Uncovering internet hoaxes

Tell us what you think

Cool Link of the Month

Located at the Heiter Community Center • 100 North Fifth Street •  Lewisburg, PA 17837
September 2003

Taking the Advice of Experts...

How accurate are e-mail tips for women on staying safe

CardioKicks! Fitness Tip of the Month

Gotta do the weight training for
much, much improved cardio work

by Laura Kamienski

Several versions of a mass e-mail containing “self-defense tips and advice” have been floating around for a few years now.  As a professional women's self defense instructor I've gotten an increasing number of them, as well as ones about specific hoaxes such as, dangers to women from abductions at malls, perfume samples that are really knock-out drugs, new date rape drugs that also make women sterile, and so on. When I work with groups I have to spend more time debunking this sort of alarmist (mis)information. The types scary stories found in these lists of "tips" are everywhere and seem to be increasing.  They address a fear women share and the effects this fear has on our lives.

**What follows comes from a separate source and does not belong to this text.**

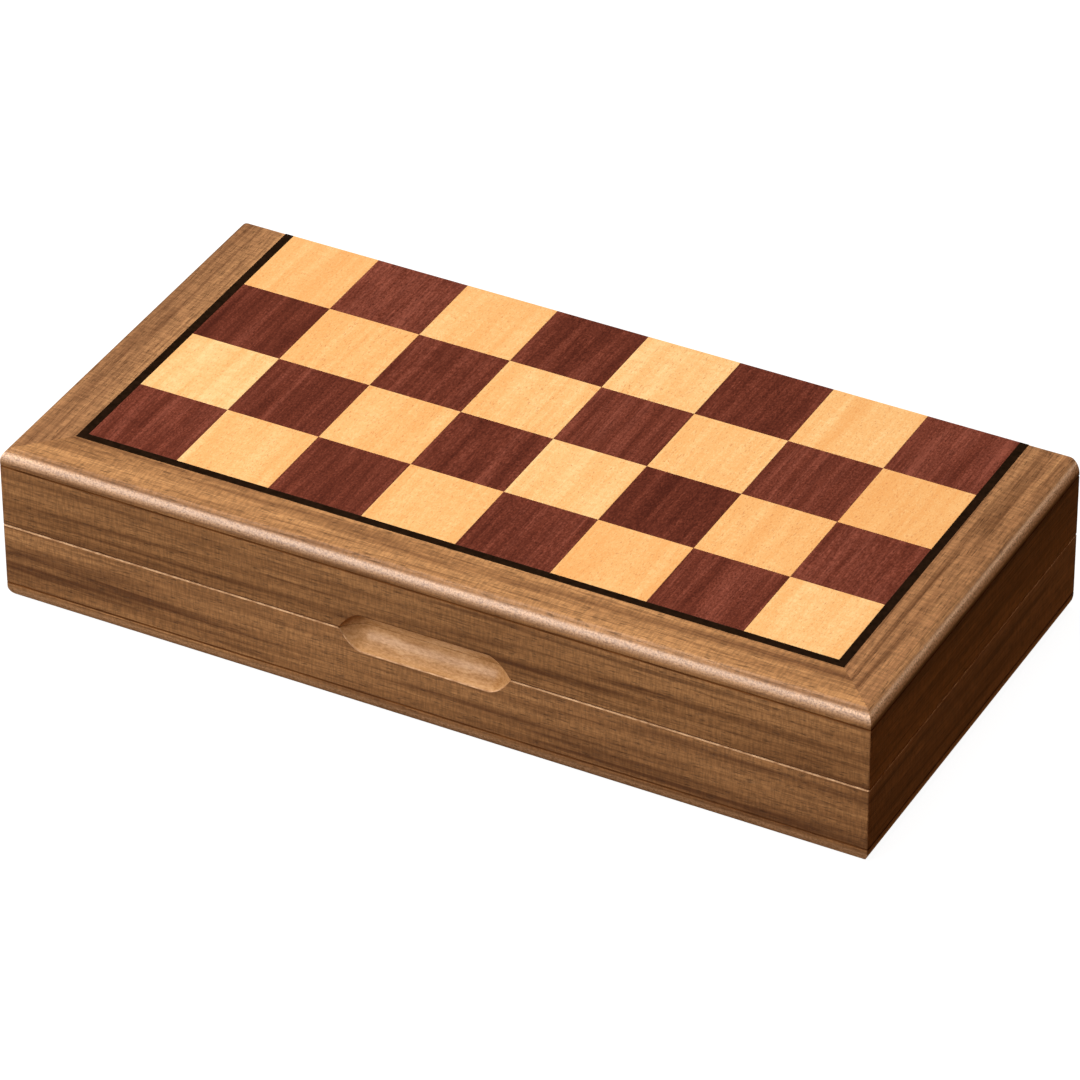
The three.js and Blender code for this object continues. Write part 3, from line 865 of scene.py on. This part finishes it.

Is the ubiquitous mediated image of psychotic strangers jumping out from nowhere reality? Sometimes yes, like the brutal assault of an elderly woman in the Lewisburg cemetery some time ago.  Such assaults are horrific! - but they are uncommon. The reason you hear so much about them is that the media capitalizes on sensational stories. More commonly stranger attacks begin with testing behaviors. For example, Ted Bundy faked injuries and asked for help. Jack the Ripper approached prostitutes posing as a customer. The Boston Strangler finessed his way into victims' homes. With this in mind the question must be asked what sort of self-defense skills would most effectively thwart violence?

It follows that a clear picture of the kinds of assaults that happen and how they happen is where we need to begin. To develop effective safety strategies we must search beyond statistics. Who is raping? What kinds of relationships do victims have with assailants? What kinds of exchanges precede physical violence? Where do assaults happen?  What sorts of defenses have been successful?  Answering these questions results in better decisions about safety and less unwarranted fear.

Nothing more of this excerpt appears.